Hapvida e Rede D’Or surpreenderam o mercado ao apresentar tendências operacionais melhores do que o esperado, com queda na sinistralidade, e foram os destaques no setor de saúde. Frigoríficos, em especial operadoras de frangos e suínos, tiveram tendência positiva de custos e viram seus números surpreenderem. Entre consumo, destaque para operadores de supermercados e varejistas de alta renda na temporada.

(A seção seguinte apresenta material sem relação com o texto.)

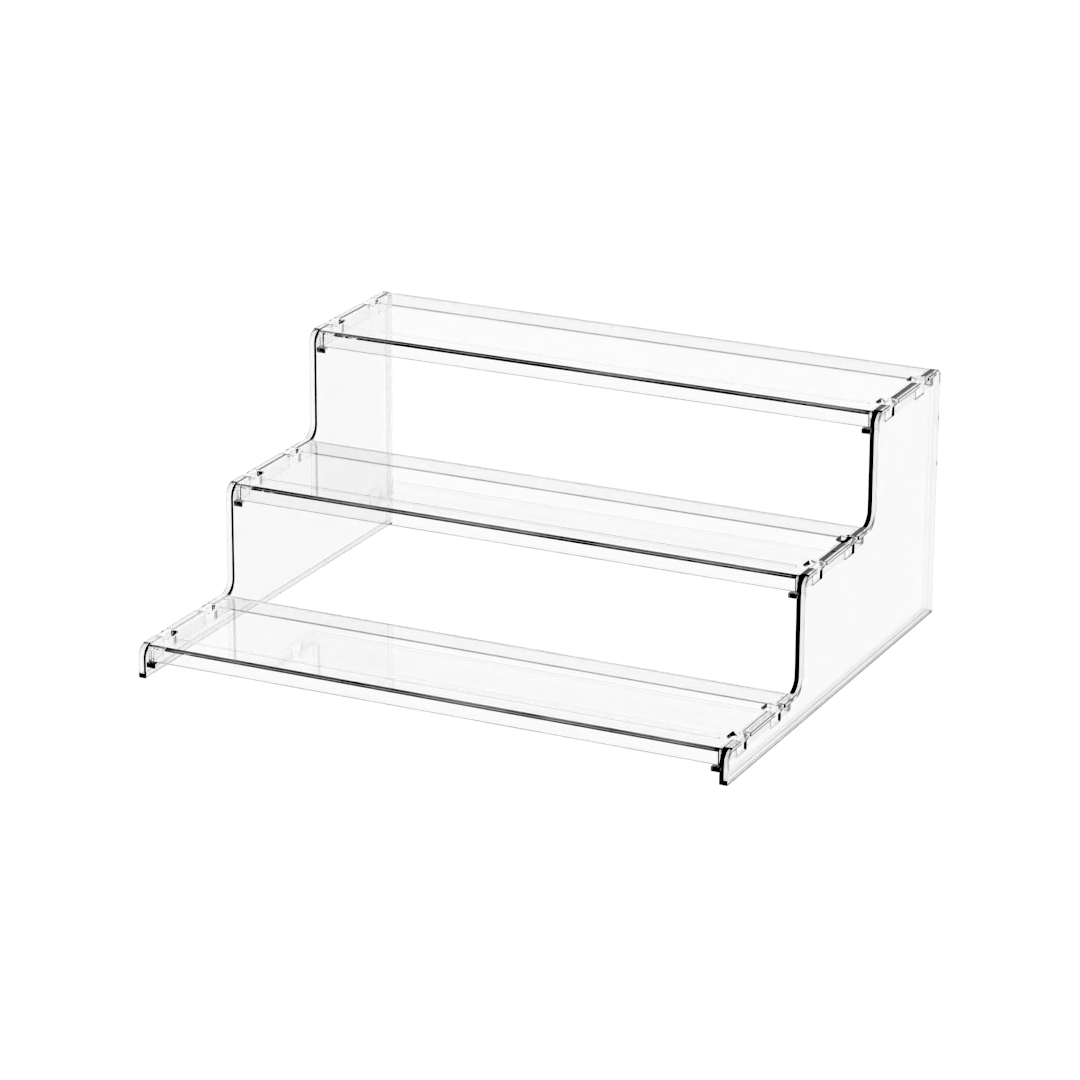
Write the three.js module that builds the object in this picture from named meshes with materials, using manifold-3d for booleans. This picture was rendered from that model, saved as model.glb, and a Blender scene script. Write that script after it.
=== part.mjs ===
// Three-step shelf riser in clear moulded plastic: two mirrored stepped side panels and three
// identical shelves that hang between them on moulded tabs. Millimetres, +Z up, +X to the right,
// front towards -Y. The origin is on the surface it stands on, under the middle of the riser.
import * as THREE from 'three';
import { mergeVertices } from 'three/addons/utils/BufferGeometryUtils.js';
import Module from 'manifold-3d';

const wasm = await Module();
wasm.setup();

// Overall size
const width = 305;
const depth = 254;
const firstTread = 16.5;
const rise = 54.8;
const run = 86;
const stepCount = 3;

// Side panels: a web on the inner side, with a rim round the whole outline that stands outwards from it
const panelThickness = 4;
const webThickness = 1.7;
const rimThickness = 1.9;
const noseRadius = 6.5;
const footRadius = 7;
const backTopRadius = 3;
const standRadius = 0.8;
const insideRadius = 0.6;
const edgeBreak = 0.3;

// Shelves, measured from the riser face of their own step and from the tread surface
const endGap = 0.2;
const shelfFront = 2.5;
const shelfBack = 79.8;
const plateThickness = 2.5;
const wallThickness = 2.2;
const lipHeight = 8.2;
const lipRadius = 1.6;
const ribOffset = 14;
const ribWidth = 1;
const ribHeight = 0.8;
const ribEndGap = 5;

// Tabs at the shelf ends, the notches in the panels' top edges that take them, and the window through the
// plate inside each tab. A tab's plate reaches out over the panel, and its narrower hanging part goes down
// inside the web's notch.
const tabWidth = 11.2;
const tabFront = 12.7;
const tabBack = 13.9;
const hangingWidth = 9.3;
const tabOutward = 3.6;
const tabRadius = 0.9;
const notchGap = 0.3;
const windowWidth = 4.2;
const windowInset = 1;
const windowRadius = 1.9;

// Ledges on the panels' inner faces, just under the front lips
const ledgeReach = 4.6;
const ledgeFront = 1;
const ledgeLength = 3.7;
const ledgeHeight = 2.4;

const frontY = -depth / 2;
const innerX = width / 2 - panelThickness;
const shelfEndX = innerX - endGap;
const shelfDepth = shelfBack - shelfFront;

function stepY(step) {
  return frontY + run * step;
}

function treadZ(step) {
  return firstTread + rise * step;
}

// A closed solid from a three.js geometry
function solidFrom(geometry) {
  const bare = geometry.clone();
  bare.deleteAttribute('normal');
  bare.deleteAttribute('uv');
  const merged = mergeVertices(bare, 1e-4);
  const mesh = new wasm.Mesh({
    numProp: 3,
    vertProperties: new Float32Array(merged.attributes.position.array),
    triVerts: new Uint32Array(merged.index.array),
  });
  return new wasm.Manifold(mesh);
}

function geometryFrom(solid) {
  const mesh = solid.getMesh();
  const geometry = new THREE.BufferGeometry();
  geometry.setAttribute('position', new THREE.BufferAttribute(new Float32Array(mesh.vertProperties), 3));
  geometry.setIndex(new THREE.BufferAttribute(new Uint32Array(mesh.triVerts), 1));
  const flat = geometry.toNonIndexed();
  flat.computeVertexNormals();
  return flat;
}

// An outline in Y and Z, extruded along X from x0 to x1
function alongX(shape, x0, x1, bevel = 0) {
  const geometry = new THREE.ExtrudeGeometry(shape, {
    depth: x1 - x0 - 2 * bevel,
    bevelEnabled: bevel > 0,
    bevelThickness: bevel,
    bevelSize: bevel,
    bevelOffset: -bevel,
    bevelSegments: 1,
    curveSegments: 10,
  });
  geometry.applyMatrix4(new THREE.Matrix4().set(
    0, 0, 1, x0 + bevel,
    1, 0, 0, 0,
    0, 1, 0, 0,
    0, 0, 0, 1,
  ));
  return solidFrom(geometry);
}

function box(x0, x1, y0, y1, z0, z1) {
  const geometry = new THREE.BoxGeometry(x1 - x0, y1 - y0, z1 - z0);
  geometry.translate((x0 + x1) / 2, (y0 + y1) / 2, (z0 + z1) / 2);
  return solidFrom(geometry);
}

// An upright block with rounded corners
function uprightBlock(xa, xb, y0, y1, z0, z1, radius) {
  const shape = new THREE.Shape();
  const x0 = Math.min(xa, xb);
  const x1 = Math.max(xa, xb);
  shape.absarc(x0 + radius, y0 + radius, radius, Math.PI, Math.PI * 1.5);
  shape.absarc(x1 - radius, y0 + radius, radius, Math.PI * 1.5, Math.PI * 2);
  shape.absarc(x1 - radius, y1 - radius, radius, 0, Math.PI / 2);
  shape.absarc(x0 + radius, y1 - radius, radius, Math.PI / 2, Math.PI);
  const options = { depth: z1 - z0, bevelEnabled: false, curveSegments: 6 };
  const geometry = new THREE.ExtrudeGeometry(shape, options);
  geometry.translate(0, 0, z0);
  return solidFrom(geometry);
}

// Outline of a side panel, moved inwards by inset: stepped front with rounded noses and filleted feet,
// straight back
function panelOutline(inset = 0) {
  const shape = new THREE.Shape();
  const backY = depth / 2 - inset;
  const topZ = treadZ(stepCount - 1) - inset;
  const outer = (radius) => Math.max(radius - inset, insideRadius);
  const stand = outer(standRadius);
  const nose = outer(noseRadius);
  const backTop = outer(backTopRadius);
  const foot = footRadius + inset;
  shape.moveTo(frontY + inset + stand, inset);
  shape.absarc(frontY + inset + stand, inset + stand, stand, -Math.PI / 2, -Math.PI, true);
  for (let step = 0; step < stepCount; step += 1) {
    const y = stepY(step) + inset;
    const z = treadZ(step) - inset;
    shape.lineTo(y, z - nose);
    shape.absarc(y + nose, z - nose, nose, Math.PI, Math.PI / 2, true);
    if (step < stepCount - 1) {
      const nextY = stepY(step + 1) + inset;
      shape.lineTo(nextY - foot, z);
      shape.absarc(nextY - foot, z + foot, foot, -Math.PI / 2, 0);
    }
  }
  shape.lineTo(backY - backTop, topZ);
  shape.absarc(backY - backTop, topZ - backTop, backTop, Math.PI / 2, 0, true);
  shape.lineTo(backY, inset + stand);
  shape.absarc(backY - stand, inset + stand, stand, 0, -Math.PI / 2, true);
  return shape;
}

// Near edges of the tabs on one shelf, front and back
function tabStarts(step) {
  const front = stepY(step) + shelfFront + tabFront;
  const back = stepY(step) + shelfBack - tabBack - tabWidth;
  return [front, back];
}

// A ledge under a front lip: upright at the front, its underside sloping up to nothing behind
function ledge(step) {
  const top = treadZ(step) - lipHeight - notchGap;
  const y0 = stepY(step) + ledgeFront;
  const shape = new THREE.Shape();
  shape.moveTo(y0, top);
  shape.lineTo(y0, top - ledgeHeight);
  shape.lineTo(y0 + ledgeLength, top);
  return alongX(shape, innerX - ledgeReach, innerX + 1);
}

// The right-hand panel. The left-hand one is its mirror image.
function sidePanel() {
  let solid = alongX(panelOutline(), innerX, width / 2, edgeBreak);
  solid = solid.subtract(alongX(panelOutline(rimThickness), innerX + webThickness, width / 2 + 1));
  for (let step = 0; step < stepCount; step += 1) {
    const z = treadZ(step);
    solid = solid.add(ledge(step));
    for (const y of tabStarts(step)) {
      const y0 = y - notchGap;
      const y1 = y + tabWidth + notchGap;
      const floor = z - lipHeight - notchGap;
      solid = solid.subtract(box(innerX - 1, width / 2 + 1, y0, y1, floor, z + 1));
    }
  }
  return solid;
}

// The side outline of a shelf: flat top with a rounded front lip and a square back
function shelfSection() {
  const shape = new THREE.Shape();
  shape.moveTo(0, -lipHeight);
  shape.lineTo(shelfDepth, -lipHeight);
  shape.lineTo(shelfDepth, 0);
  shape.lineTo(lipRadius, 0);
  shape.absarc(lipRadius, -lipRadius, lipRadius, Math.PI / 2, Math.PI);
  return shape;
}

// One shelf, hollow underneath, with its front at Y = 0 and its top face at Z = 0
function shelf() {
  const overlap = 0.5;
  const insideX = shelfEndX - wallThickness;
  let solid = alongX(shelfSection(), -shelfEndX, shelfEndX);
  const insideBack = shelfDepth - wallThickness;
  solid = solid.subtract(box(-insideX, insideX, wallThickness, insideBack, -lipHeight - 1, -plateThickness));
  const ribX = insideX - ribEndGap;
  const ribZ = -plateThickness - ribHeight;
  solid = solid.add(box(-ribX, ribX, ribOffset, ribOffset + ribWidth, ribZ, -plateThickness + overlap));
  for (const y of [tabFront, shelfDepth - tabBack - tabWidth]) {
    const y1 = y + tabWidth;
    const overPanel = uprightBlock(insideX, innerX + tabOutward, y, y1, -plateThickness, 0, tabRadius);
    const hangingX = innerX + webThickness;
    const hanging = uprightBlock(insideX, hangingX, y, y + hangingWidth, -lipHeight, 0, tabRadius);
    const windowX = shelfEndX - windowWidth;
    const windowY0 = y + windowInset;
    const windowY1 = y1 - windowInset;
    const windowZ = -plateThickness - 1;
    const window = uprightBlock(windowX, shelfEndX, windowY0, windowY1, windowZ, 1, windowRadius);
    for (const tab of [overPanel, hanging]) {
      solid = solid.add(tab).add(tab.mirror([1, 0, 0]));
    }
    solid = solid.subtract(window).subtract(window.mirror([1, 0, 0]));
  }
  return solid;
}

const clearPlastic = { color: 0xeaf0f2, roughness: 0.06, metalness: 0, transparent: true, opacity: 0.35 };

function piece(name, solid) {
  const mesh = new THREE.Mesh(geometryFrom(solid), new THREE.MeshStandardMaterial(clearPlastic));
  mesh.name = name;
  return mesh;
}

const riser = new THREE.Group();
riser.name = 'tiered_shelf_riser';

const rightPanel = sidePanel();
riser.add(piece('right_side_panel', rightPanel));
riser.add(piece('left_side_panel', rightPanel.mirror([1, 0, 0])));

const shelfSolid = shelf();
const shelfNames = ['bottom_shelf', 'middle_shelf', 'top_shelf'];
shelfNames.forEach((name, step) => {
  const mesh = piece(name, shelfSolid);
  mesh.position.set(0, stepY(step) + shelfFront, treadZ(step));
  riser.add(mesh);
});

export default riser;
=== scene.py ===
"""Looks of the clear plastic step riser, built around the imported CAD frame.
Metres, +Z up, +X to the right, front towards -Y."""

import math

import bmesh
import bpy
from mathutils import Matrix, Quaternion, Vector

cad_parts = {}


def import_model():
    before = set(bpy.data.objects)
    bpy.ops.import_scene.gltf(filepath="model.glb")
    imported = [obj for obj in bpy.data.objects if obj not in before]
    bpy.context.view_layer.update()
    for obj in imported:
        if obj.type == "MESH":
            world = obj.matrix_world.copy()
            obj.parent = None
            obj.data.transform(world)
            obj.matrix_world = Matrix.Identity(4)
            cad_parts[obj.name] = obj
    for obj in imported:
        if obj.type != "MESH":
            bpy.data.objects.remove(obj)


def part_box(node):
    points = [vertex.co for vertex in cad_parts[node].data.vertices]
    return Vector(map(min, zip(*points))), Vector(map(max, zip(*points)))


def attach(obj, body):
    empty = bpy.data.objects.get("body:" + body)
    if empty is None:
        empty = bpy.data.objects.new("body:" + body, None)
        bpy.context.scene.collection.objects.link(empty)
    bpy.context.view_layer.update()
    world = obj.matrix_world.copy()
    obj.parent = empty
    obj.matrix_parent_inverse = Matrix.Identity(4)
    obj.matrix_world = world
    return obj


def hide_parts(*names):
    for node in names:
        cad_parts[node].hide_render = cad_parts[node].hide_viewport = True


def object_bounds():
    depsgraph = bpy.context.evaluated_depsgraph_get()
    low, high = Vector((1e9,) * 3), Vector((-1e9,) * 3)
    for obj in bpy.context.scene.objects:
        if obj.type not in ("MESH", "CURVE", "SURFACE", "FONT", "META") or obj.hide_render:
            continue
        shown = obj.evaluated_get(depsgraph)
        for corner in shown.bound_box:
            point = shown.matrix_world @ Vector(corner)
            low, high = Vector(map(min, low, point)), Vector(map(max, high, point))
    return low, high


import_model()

cad_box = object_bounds()
low, high = (Vector(corner) for corner in cad_box)

MM = 0.001
SHELVES = ["bottom_shelf", "middle_shelf", "top_shelf"]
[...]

“Essa é uma das teses que defendemos para continuar acreditando no crescimento do lucro das empresas, já tem uma queda de juros acumulada de 300 pontos-base nos últimos 12 meses e mesmo que o Banco Central diminua o ritmo agora, o impacto nas despesas financeiras das empresas continuará significativo”, diz Gewehr. Ele acredita que a tendência é de continuidade na revisão positiva no consenso do lucro das empresas.

As companhias exportadoras de commodities apresentaram um cenário diferente. O dólar mais fraco, caindo 4,62%, na média do trimestre, em um ano, além de preços mais baixos das commodities e problemas operacionais acabaram prejudicando os resultados, em especial de Petrobras e Vale, que estão entre os maiores pesos da bolsa brasileira.

Jennie Li, estrategista de ações da XP, diz que a Petrobras teve uma queda maior do que o esperado na produção que afetou seu desempenho financeiro. Já a Vale viu a queda nos preços do minério de ferro e a valorização do real afetarem desproporcionalmente seus números. Siderúrgicas, com exceção de Gerdau, ainda sofreram com preços baixos por conta do fluxo de aço chinês.

Os números das exportadoras de commodities puxam para baixo”
— Ricardo Peretti

“Vemos que o dólar voltou a se fortalecer, deu aquela subida forte em abril e parece ter se acomodado em um patamar mais alto do que do primeiro trimestre em maio, o que vai ajudar as exportadoras”, afirma. Os preços das commodities, entretanto, continuam sob a égide da economia da China e das tensões geopolíticas.

A temporada de divulgação de resultados do primeiro trimestre aconteceu em meio a três eventos que acabaram por influenciar o discurso das empresas: o aumento dos riscos fiscais aqui no Brasil, a aceleração da inflação nos Estados Unidos e o evento climático extremo no Rio Grande do Sul. Os analistas acreditam que o susto para as empresas acabará sendo maior do que efeitos práticos em seus resultados.

Uma análise do Itaú BBA, utilizando inteligência artificial generativa e que avaliou o tom e sentimento de 155 teleconferências, mostrou que a média de humor ficou em 7,46, em uma escala de 0, mau humor, a 10, bom humor. As notas variaram de 4 a 9, destaca Gewehr, com siderurgia e agro os únicos setores com notas médias abaixo de 7. “O tom do diretor da empresa está mais otimista do que o do investidor”, afirma.

Em estudo semelhante, o Santander destacou que a incidência das palavras “recuperação”, “incerteza” e “desafiador” caiu nas teleconferências do primeiro trimestre. Do lado contrário, “confiança”, “crescimento” e “consumo” foram mais citadas, diz Peretti. “Acho que a temporada mostrou que o pior do ciclo de lucros das empresas domésticas passou”, afirmou

“Tivemos uma acomodação do cenário macro agora em maio, vimos alguns sinais um pouco mais positivos, mas o mercado continua bastante pressionado”, afirma Jennie Li. Ela vê um descasamento entre o desempenho operacional das empresas e das ações, o que explica um pouco o tom otimista das companhias em meio às dúvidas sobre o macro. “Até termos um direcionamento dos juros, ações de empresas de qualidade continuarão sofrendo.”